Lastly, and I thank anyone who’s made it this far down the page, there’s the language thing, which I talked about in the beginning. Sure I can do things like go into restaurants and order food, sure I can ask someone how much something is, but I still can’t do other basic things like ask where I can find something, if someone can help me, even find out what’s wrong with one of my closest friends. Why not? I don’t really know. It might be because I don’t have a whole lot of time to study Korean. It might be because I don’t have a whole lot of opportunities to utilize any of the Korean I do learn. It might actually be because all the Korean I ever learn is vocabulary with some very basic grammar mixed in.
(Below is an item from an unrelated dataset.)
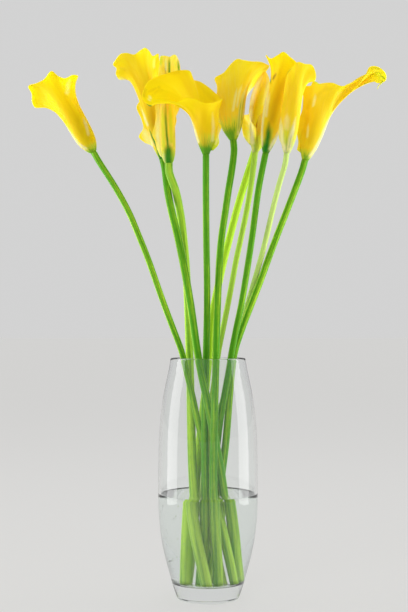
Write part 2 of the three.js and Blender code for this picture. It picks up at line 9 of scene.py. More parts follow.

All of these things are adding up to become a fairly decent reason for not being able to speak the language very well. I’m just hoping that I can get enough of an understanding in before I have to go home and my opportunities to speak and use my language skills disappear.

That’s it, that’s all, that’s been the time I’ve been here. I’m sure there will be other things that I talk about in the next few weeks, like TaLK trips, the DOKDO problem that everyone keeps cramming down my throat, teaching experiences and other stuff, but for now, this blog is caught up with my life. This is a fairly basic understanding of all the things going on, all the stuff that bothers me, and even has some social commentary. But now that it’s been said, I feel better.

Happy Halloween readers. Hope your day was enjoyable.